TASK STATEMENT —
Extract all lines that hold the string "record".

-- START MATERIAL PROVIDED --

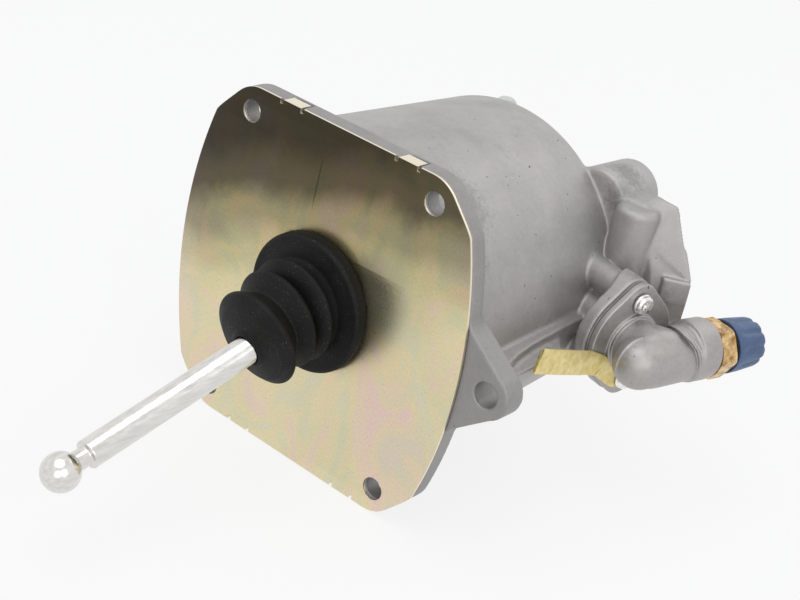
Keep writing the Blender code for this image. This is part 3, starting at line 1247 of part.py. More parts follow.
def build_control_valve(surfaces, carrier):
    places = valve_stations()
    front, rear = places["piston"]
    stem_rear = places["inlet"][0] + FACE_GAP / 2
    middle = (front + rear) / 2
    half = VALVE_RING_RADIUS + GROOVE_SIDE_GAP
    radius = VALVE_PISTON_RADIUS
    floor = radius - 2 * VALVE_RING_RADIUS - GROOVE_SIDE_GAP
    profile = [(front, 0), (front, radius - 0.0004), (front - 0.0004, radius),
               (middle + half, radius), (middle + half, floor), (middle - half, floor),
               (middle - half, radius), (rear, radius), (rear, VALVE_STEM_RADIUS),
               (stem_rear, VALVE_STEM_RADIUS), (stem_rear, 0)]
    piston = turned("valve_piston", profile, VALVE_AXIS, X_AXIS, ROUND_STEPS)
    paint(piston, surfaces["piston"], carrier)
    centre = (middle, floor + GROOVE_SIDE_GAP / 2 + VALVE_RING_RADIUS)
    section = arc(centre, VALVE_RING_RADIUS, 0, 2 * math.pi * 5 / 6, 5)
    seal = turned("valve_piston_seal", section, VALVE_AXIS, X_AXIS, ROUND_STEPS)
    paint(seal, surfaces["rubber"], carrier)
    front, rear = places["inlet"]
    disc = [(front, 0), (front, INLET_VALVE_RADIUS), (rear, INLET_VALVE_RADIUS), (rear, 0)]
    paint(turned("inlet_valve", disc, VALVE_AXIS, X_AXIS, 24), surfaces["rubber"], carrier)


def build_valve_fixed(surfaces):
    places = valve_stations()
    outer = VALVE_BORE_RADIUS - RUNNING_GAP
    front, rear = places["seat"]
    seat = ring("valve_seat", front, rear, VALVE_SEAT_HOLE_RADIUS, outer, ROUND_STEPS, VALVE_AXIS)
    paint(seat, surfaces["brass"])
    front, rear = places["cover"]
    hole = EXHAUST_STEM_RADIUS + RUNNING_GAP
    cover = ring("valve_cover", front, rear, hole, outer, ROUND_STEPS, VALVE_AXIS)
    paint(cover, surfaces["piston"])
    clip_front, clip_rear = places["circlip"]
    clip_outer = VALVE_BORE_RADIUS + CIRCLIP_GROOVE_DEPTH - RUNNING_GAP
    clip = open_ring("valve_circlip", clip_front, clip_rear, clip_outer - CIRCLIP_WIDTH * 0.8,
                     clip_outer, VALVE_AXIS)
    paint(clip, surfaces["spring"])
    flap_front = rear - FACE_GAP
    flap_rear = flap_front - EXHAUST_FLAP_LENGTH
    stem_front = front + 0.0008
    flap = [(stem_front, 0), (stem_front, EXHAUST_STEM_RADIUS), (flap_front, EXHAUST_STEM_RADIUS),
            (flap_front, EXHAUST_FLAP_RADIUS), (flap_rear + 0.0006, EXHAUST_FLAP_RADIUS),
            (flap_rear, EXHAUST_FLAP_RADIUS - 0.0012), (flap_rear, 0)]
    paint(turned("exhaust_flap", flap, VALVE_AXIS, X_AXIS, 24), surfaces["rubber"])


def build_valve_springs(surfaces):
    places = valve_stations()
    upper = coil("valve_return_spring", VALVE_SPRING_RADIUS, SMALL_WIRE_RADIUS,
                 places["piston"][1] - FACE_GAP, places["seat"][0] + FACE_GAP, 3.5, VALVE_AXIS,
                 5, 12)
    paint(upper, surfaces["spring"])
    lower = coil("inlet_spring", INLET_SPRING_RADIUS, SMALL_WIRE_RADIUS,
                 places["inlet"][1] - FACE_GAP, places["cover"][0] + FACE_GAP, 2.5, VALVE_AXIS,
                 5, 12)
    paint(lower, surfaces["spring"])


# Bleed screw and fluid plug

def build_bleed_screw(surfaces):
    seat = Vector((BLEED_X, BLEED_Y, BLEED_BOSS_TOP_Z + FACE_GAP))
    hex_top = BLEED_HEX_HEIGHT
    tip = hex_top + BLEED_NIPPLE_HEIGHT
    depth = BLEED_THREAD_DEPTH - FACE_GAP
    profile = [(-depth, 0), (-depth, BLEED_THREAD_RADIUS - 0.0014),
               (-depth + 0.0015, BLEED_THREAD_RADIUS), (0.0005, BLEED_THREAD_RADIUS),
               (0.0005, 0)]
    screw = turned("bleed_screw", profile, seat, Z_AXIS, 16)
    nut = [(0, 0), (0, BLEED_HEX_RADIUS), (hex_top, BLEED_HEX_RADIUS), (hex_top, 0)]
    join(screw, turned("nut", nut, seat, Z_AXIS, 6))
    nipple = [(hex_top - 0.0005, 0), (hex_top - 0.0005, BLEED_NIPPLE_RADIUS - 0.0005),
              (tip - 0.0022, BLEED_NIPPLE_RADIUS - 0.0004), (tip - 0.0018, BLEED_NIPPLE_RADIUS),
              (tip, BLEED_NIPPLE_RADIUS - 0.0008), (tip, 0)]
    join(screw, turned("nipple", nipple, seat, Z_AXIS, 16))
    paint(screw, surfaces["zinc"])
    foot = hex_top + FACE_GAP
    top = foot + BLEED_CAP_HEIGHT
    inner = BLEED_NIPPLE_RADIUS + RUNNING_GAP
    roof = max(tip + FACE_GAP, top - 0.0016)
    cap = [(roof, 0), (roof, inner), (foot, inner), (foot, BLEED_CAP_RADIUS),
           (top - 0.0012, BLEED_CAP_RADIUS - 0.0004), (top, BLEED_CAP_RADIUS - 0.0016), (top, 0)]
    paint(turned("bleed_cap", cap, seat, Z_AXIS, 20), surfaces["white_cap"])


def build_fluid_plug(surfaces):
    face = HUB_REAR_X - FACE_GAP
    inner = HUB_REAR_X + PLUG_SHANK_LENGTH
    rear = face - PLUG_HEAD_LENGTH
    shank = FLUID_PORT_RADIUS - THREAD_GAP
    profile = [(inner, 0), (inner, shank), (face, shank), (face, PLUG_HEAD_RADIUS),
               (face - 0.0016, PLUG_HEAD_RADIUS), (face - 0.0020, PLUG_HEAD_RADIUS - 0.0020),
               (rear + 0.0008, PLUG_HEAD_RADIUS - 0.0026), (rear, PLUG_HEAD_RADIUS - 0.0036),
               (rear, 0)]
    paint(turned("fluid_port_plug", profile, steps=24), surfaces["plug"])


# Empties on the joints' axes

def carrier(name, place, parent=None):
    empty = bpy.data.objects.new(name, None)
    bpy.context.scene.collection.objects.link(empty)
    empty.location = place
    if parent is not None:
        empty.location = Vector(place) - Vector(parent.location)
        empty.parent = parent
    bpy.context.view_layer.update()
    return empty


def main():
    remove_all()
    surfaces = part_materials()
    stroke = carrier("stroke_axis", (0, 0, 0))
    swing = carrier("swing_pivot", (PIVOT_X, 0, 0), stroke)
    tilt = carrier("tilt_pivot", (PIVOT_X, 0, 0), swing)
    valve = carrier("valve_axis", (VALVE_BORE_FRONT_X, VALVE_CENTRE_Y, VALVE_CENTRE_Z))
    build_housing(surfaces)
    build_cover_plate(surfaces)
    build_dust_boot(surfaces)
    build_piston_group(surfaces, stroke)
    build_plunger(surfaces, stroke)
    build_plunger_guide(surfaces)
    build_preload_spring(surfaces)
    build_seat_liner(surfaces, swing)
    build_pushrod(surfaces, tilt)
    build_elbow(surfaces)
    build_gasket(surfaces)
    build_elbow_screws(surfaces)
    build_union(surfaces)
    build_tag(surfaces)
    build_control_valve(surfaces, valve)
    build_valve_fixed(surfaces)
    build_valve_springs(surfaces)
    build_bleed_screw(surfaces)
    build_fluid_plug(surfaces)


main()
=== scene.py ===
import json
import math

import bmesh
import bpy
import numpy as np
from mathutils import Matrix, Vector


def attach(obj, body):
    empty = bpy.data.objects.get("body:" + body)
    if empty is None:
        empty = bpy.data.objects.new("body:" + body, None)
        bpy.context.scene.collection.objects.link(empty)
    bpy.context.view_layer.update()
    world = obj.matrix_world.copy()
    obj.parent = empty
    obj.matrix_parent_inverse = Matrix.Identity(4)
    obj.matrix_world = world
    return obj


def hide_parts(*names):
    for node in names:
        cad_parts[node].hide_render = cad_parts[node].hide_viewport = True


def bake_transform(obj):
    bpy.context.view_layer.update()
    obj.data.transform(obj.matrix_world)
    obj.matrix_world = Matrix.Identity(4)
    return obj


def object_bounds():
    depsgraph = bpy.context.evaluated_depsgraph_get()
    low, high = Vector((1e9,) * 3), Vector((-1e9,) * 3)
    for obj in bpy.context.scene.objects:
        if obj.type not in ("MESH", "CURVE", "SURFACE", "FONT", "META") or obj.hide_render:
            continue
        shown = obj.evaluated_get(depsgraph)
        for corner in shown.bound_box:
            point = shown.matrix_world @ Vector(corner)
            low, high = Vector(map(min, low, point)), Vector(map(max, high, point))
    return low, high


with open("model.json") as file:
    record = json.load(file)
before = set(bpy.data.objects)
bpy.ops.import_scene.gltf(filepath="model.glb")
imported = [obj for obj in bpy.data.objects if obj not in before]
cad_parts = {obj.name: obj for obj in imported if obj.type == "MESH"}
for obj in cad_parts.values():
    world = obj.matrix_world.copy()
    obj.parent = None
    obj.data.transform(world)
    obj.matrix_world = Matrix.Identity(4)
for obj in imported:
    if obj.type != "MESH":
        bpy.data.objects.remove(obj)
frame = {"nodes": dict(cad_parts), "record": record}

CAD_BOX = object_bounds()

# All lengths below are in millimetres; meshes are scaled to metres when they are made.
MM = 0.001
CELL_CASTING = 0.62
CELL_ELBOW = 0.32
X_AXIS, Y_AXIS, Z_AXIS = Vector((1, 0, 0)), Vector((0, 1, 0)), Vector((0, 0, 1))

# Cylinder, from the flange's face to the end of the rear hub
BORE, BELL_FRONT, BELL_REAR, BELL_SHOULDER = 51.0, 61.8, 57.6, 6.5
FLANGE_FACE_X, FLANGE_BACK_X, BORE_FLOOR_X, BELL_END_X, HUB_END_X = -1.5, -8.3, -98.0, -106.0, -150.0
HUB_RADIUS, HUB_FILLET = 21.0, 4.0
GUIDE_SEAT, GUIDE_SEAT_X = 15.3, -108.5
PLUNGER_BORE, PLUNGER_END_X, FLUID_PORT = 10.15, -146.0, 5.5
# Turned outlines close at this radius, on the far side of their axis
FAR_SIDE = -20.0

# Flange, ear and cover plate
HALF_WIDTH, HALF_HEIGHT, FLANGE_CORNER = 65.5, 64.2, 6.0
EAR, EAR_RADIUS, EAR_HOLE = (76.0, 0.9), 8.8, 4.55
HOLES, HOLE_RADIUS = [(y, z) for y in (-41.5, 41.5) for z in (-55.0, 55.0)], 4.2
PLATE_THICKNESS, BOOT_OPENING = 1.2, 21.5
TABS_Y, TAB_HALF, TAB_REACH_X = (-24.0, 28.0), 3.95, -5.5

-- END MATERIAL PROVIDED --

TASK RESULT —
    record = json.load(file)
frame = {"nodes": dict(cad_parts), "record": record}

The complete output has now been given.